While there are many normality tests available today, we focused on five of the most common tests that use a range of strategies. Among the standard normality tests used, two tests were based on cumulative distribution functions (Kolmogorov-Smirnov test Kolmogorov, 1933 and Anderson-Darling test Anderson and Darling, 1952), two were moment-based (Jarque-Bera test Jarque and Bera, 1987 and D'Agostino's k-squared test D'Agostino et al., 1990), and one used frequency statistics (Shapiro-Wilk test Shapiro and Wilk, 1965).

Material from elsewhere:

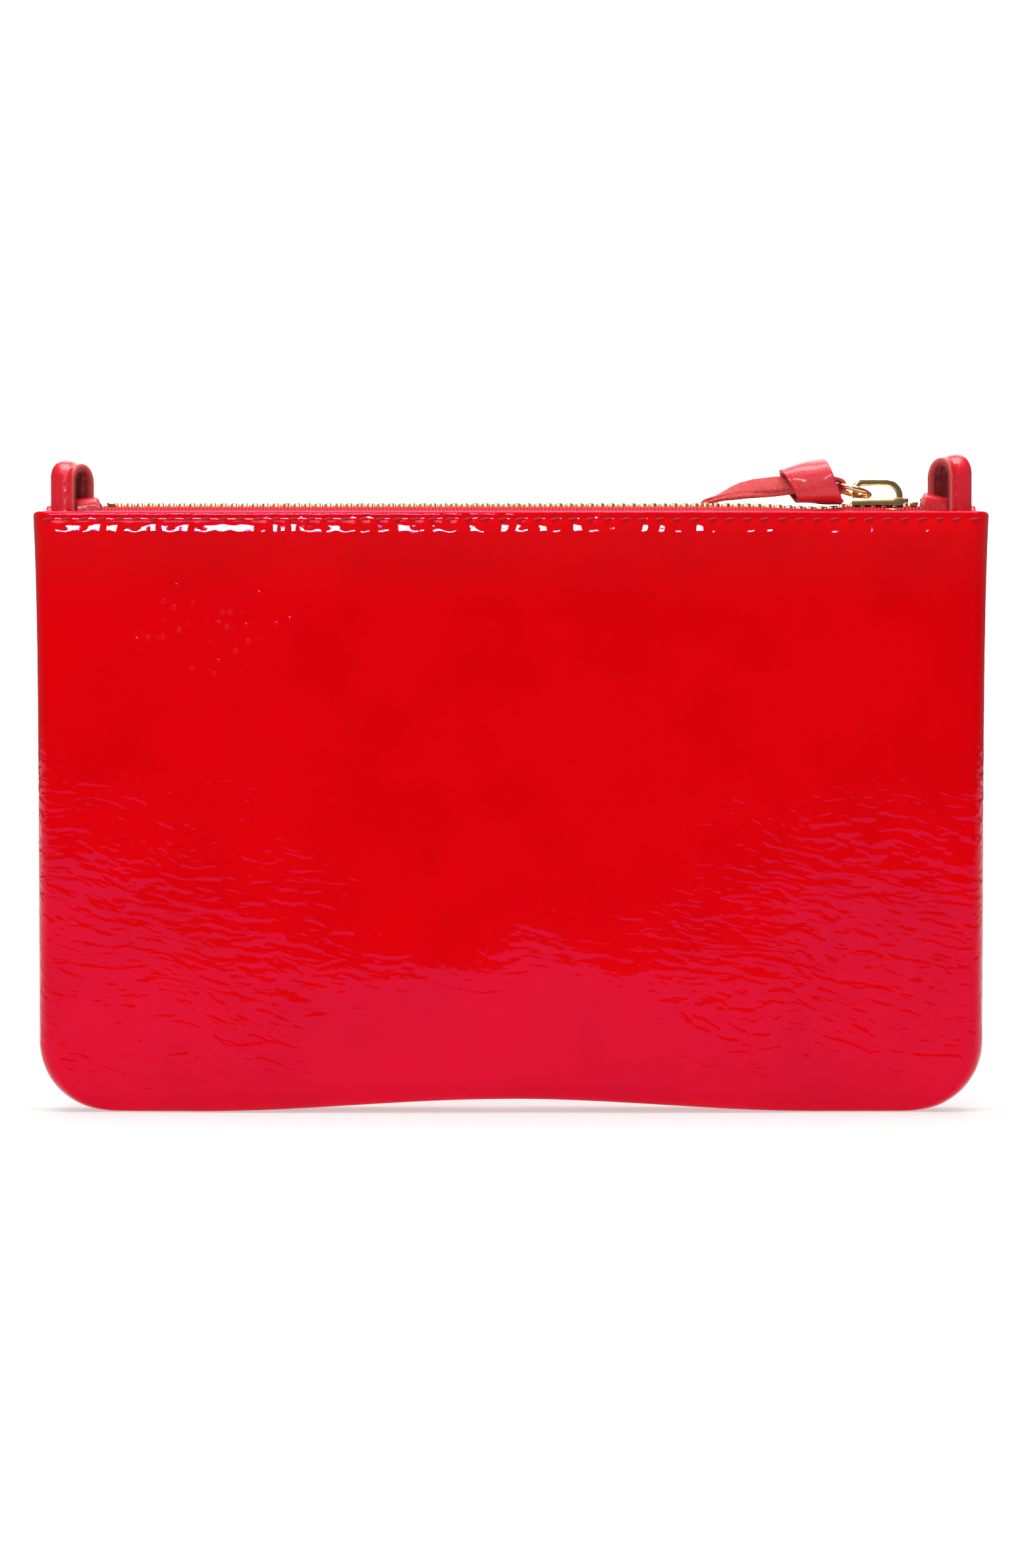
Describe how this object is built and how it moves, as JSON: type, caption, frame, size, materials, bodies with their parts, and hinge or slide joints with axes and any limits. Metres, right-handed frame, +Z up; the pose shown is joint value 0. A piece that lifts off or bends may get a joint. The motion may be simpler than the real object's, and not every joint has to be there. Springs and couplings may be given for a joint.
{
  "type": "zip-top pouch wallet",
  "caption": "Flat rectangular leather pouch wallet with a metal zip along the top, a knotted leather zip pull and a strap loop at each end of the zip.",
  "frame": {"origin": "middle of the bottom on the plane of the seam, on the surface that the pouch stands on", "axes": "+X along the zip towards its closed end, +Y from the front to the back, +Z up"},
  "size_m": [0.2286, 0.0174, 0.1567],
  "materials": {
    "patent_leather": "high-gloss red patent leather with fine crinkles",
    "patent_strap": "red patent leather strip, folded, with raw coral edges",
    "pull_leather": "soft red leather, satin grain side and coral flesh side",
    "lining_cloth": "plain woven lining",
    "zip_tape": "woven red tape",
    "thread": "red sewing thread",
    "gold_metal": "polished pale gold plating"
  },
  "bodies": {
    "root": {"back_panel": "patent_leather", "back_lining": "lining_cloth", "back_zip_tape": "zip_tape", "back_teeth": "gold_metal", "back_top_stop": "gold_metal", "front_top_stop": "gold_metal", "back_hem_thread": "thread", "seam_thread": "thread", "bottom_stop": "gold_metal", "left_strap_loop": "patent_strap", "right_strap_loop": "patent_strap", "left_end_tab": "patent_strap", "right_end_tab": "patent_strap"},
    "front_leaf": {"front_panel": "patent_leather", "front_lining": "lining_cloth", "front_zip_tape": "zip_tape", "front_teeth": "gold_metal", "front_hem_thread": "thread"},
    "slider": {"slider_body": "gold_metal", "slider_crown": "gold_metal"},
    "ring": {"pull_ring": "gold_metal"},
    "pull": {"pull_strap": "pull_leather", "pull_knot": "pull_leather"}
  },
  "joints": [
    {"name": "slider_travel", "type": "slide", "parent": "root", "child": "slider", "axis": [-1, 0, 0], "range_m": [0, 0.15], "deforming": ["back_teeth", "back_zip_tape", "front_teeth", "front_zip_tape"]},
    {"name": "mouth_open", "type": "hinge", "parent": "root", "child": "front_leaf", "pos_m": [0, 0, 0], "axis": [1, 0, 0], "range_deg": [0, 9], "deforming": ["front_teeth", "front_zip_tape"]},
    {"name": "ring_lift", "type": "hinge", "parent": "slider", "child": "ring", "pos_m": [0.08566, 0, 0.14714], "axis": [0, 1, 0], "range_deg": [0, 70]},
    {"name": "pull_swing", "type": "hinge", "parent": "ring", "child": "pull", "pos_m": [0.07774, 0, 0.14926], "axis": [0, 1, 0], "range_deg": [0, 40]}
  ],
  "couplings": [
    {"joint": "mouth_open", "follows": "slider_travel", "rad_per_m": 1.0472}
  ]
}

The ICA contrast functions compared here are part of a standard ICA package, FastICA (Hyvärinen, 1999). These comparisons were chosen for two reasons. First, we are targeting analysis of EEG datasets; FastICA is commonly used for this purpose (Vigário, 1997; Rejer and Górski, 2013). The second reason relates to the strategy taken by the new method: it finds components one by one, as does FastICA (via the “deflate” argument for approach). We did not compare our approach to methods (Amari et al., 1995; Belouchrani et al., 1997) that find all components simultaneously, as the proposed contrast function, in its present form, cannot do this. Details of the ICA contrast functions used are discussed in Section 2.4.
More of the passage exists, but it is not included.